How has welfare — long the cornerstone of the left — become a vote-winner for the far-right?

The report I present to governments meeting at the UN General Assembly in New York on Wednesday (22 October) shows the answer lies not simply in years of cuts to social spending, but in decades of welfare restructuring that have left Europeans increasingly receptive to the divisive rhetoric of the far right. 

Today, welfare systems in Europe — once lauded as a bulwark against poverty, insecurity and political extremism — are being hollowed out and twisted into something very different: a machine for policing the 'undeserving' poor.

Take the widespread shift from welfare to workfare — which makes benefits conditional upon engaging in approved work-related activities.

In France, recipients of the country’s minimum income scheme must now clock at least 15 hours of job-related activity a week — a measure denounced by the country’s own human rights commission as opening the door to potential labour exploitation.

In Germany, citizen’s income is conditional upon accepting any “suitable” job proposed by the Job Centre, and authorities can withhold up to 100 percent of benefits if a claimant fails to comply with job-seeking obligations. 

In all countries, sanctions inevitably land disproportionally on those most in need of support: claimants with limited work experience and qualifications, or facing practical barriers to work such as a lack of affordable childcare or not having a car. 

And those that can work are forced to accept low-paid, precarious jobs — insecure, exhausting, and devoid of prospects. Progress is measured not in improved lives, but in boxes ticked: hours worked, appointments attended, hoops jumped through.

Poverty is now a 'failure of the individual'

Europe’s lurch to workfare has sent a dangerous message: poverty is a failure of the individual, rather than society, and benefits must be earned and deserved through compliance.  

Digitalisation has compounded this negative stereotype of benefit recipients — with welfare agencies across Europe, from Denmark to Sweden, embracing algorithms to hunt down supposed fraud.

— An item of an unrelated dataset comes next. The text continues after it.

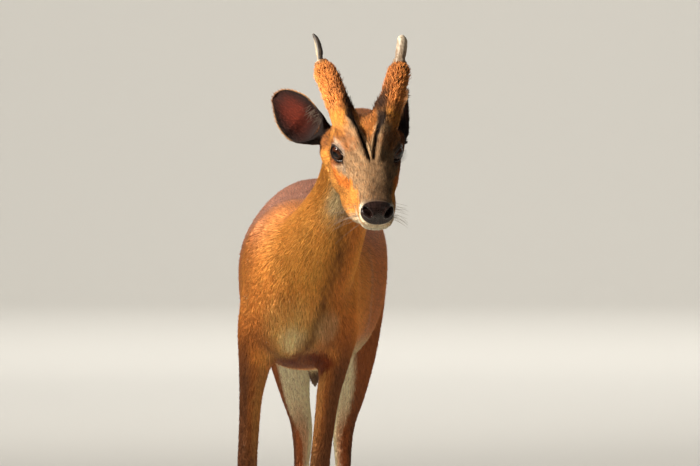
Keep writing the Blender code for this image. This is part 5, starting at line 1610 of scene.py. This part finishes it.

In France, the service responsible for family allowances quietly profiled 32 million people to identify potential welfare abuses, using algorithms that disproportionately targeted single parents and disabled citizens.

While single-parent households represented only 16 percent of beneficiaries, they accounted for 36 percent of administrative investigations.

In the Netherlands, a “fraud detection” programme wrongly accused thousands of mostly immigrant families of benefit abuse. 

These algorithms aren’t neutral tools; they reflect political choices about who can, or can’t, be trusted.

Even social workers have been recast as enforcers, expected to monitor, report and sanction.

Europe’s most vulnerable citizens therefore experience the state not as a guarantor of rights, but as a hostile interrogator. They are surveilled, stigmatised, and punished. And crucially, they feel abandoned and betrayed.

Far-right populists reap what has been sown.

Punitive welfare systems that treat recipients as 'suspects' also signal to voters that welfare support is scarce. They pit the 'deserving' against the 'undeserving', and breed resentment among those struggling, who come to see migrants or minorities as competitors for dwindling benefits.

And they feed directly into the narrative of Europe’s far-right populists: that ordinary people are being cheated, that the system protects outsiders, that only the far right will defend national workers. 

Such pledges should be met with scepticism.

Experience shows that, once in power, far-right parties tend to maintain the privileges of the very economic elite they denounce in their speeches, slashing income support, healthcare and other life-saving services, further deepening poverty and exclusion.  

European leaders, in a vain attempt to undercut populists’ fearmongering around benefits abuse, are doubling down on punitive welfare. This is the wrong approach and will only boost the radical right.

Instead, mainstream political parties must act fast to reclaim the narrative around welfare — a human right that we will all benefit from at different points in our lives, and that should be provided willingly, respectfully and to all.